Header-only C++ libraries like GLM make extensive use of configuration macros to control API, ABI, and general behavior. For binfull libraries, the handling is straightforward: they are compiled once with a fixed configuration, ensuring that all dependents link against a consistent binary. Tests also typically validate a single configuration and multiple build configs are used to test selected sets of configuration macros.

For header-only libraries, such as GLM, tests may consist of multiple unit test executables whereas different unit tests may define different configuration macros. This effectively means multiple configurations are exercised within the same build.
Unfortunately, using the standard approach (single configured dependency) becomes sub-optimal in this case. The tests would need to be filtered or split based on the chosen configuration. This introduces complexity and additional maintenance overhead and it does not scale well as the number of configuration combinations grows.

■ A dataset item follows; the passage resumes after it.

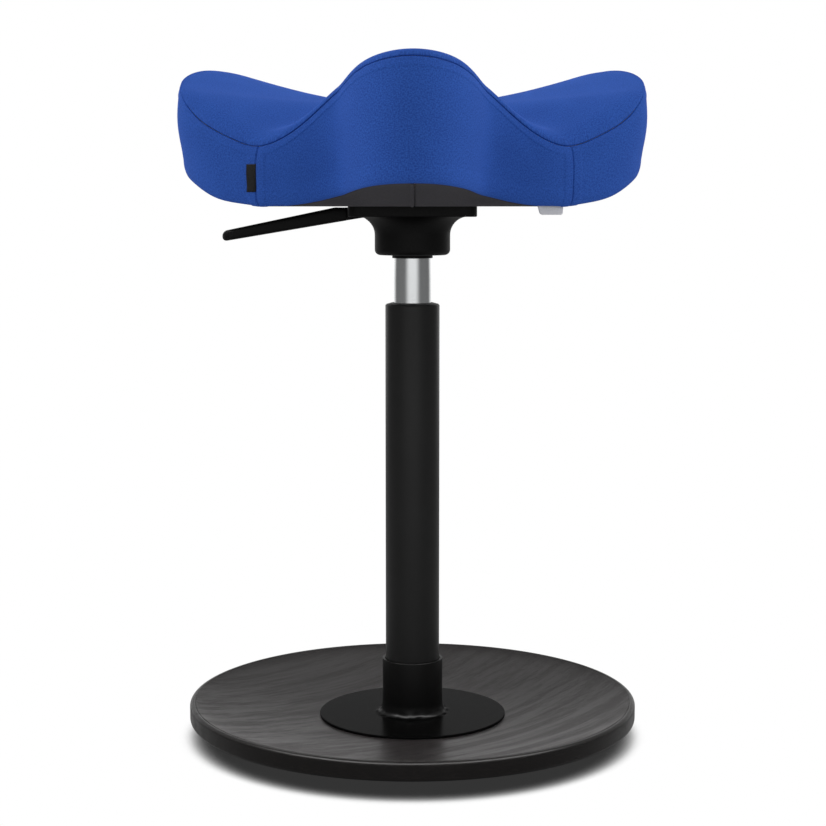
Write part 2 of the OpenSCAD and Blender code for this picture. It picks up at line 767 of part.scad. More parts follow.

Instead, I’m considering to add an intermediate header-only library target, such as lib{glm-headers} or lib{glm-header-only} (name is still open to discussion), that contains only the library's headers and inclusion files and does not export any config macros. The main library target lib{glm} depends on header-only library target and reuses it. Additionally, it adds the module interface unit, applies config macros via build2 configuration variables, and exports the resulting macro definitions to consumers. This would allow tests (and even consumers) to depend directly on the header-only library target and define their own macros freely when explicitly needed. Still, consumers would by default depend on lib{glm} and rely on dependency configuration negotiation in the usual way. My current solution looks as follows:

# Main GLM Library Target
#
[rule_hint=cxx] lib{glm}:

# Bare Header-Only Library without Configuration Applied
#
lib{glm-headers}: glm/{hxx ixx}{**} glm/hxx{**.h}
{
  cxx.export.poptions = "-I$src_base"
}
cxx.poptions =+ "-I$src_base"

# Module Interface Unit
#
lib{glm}: glm/mxx{**}: include = $cxx.features.modules

# Re-Use Bare Header-Only Library Containing Headers
#
lib{glm}: lib{glm-headers}
lib{glm}: cxx.export.libs = lib{glm-headers}

# Build and Export Options
#
poptions = # Empty

if ($config.glm.explicit_ctor)
  poptions += -DGLM_FORCE_EXPLICIT_CTOR
# ...

lib{glm}:
{
  cxx.export.poptions = $poptions
  bin.binless = true
}
cxx.poptions += $poptions

@boris-kolpackov
What do you think about this practice for this package and maybe even for other header-only libraries with configuration variables?
Is there a better or more idiomatic way to handle this without introducing significant complexity in test handling?
Appreciate your thoughts.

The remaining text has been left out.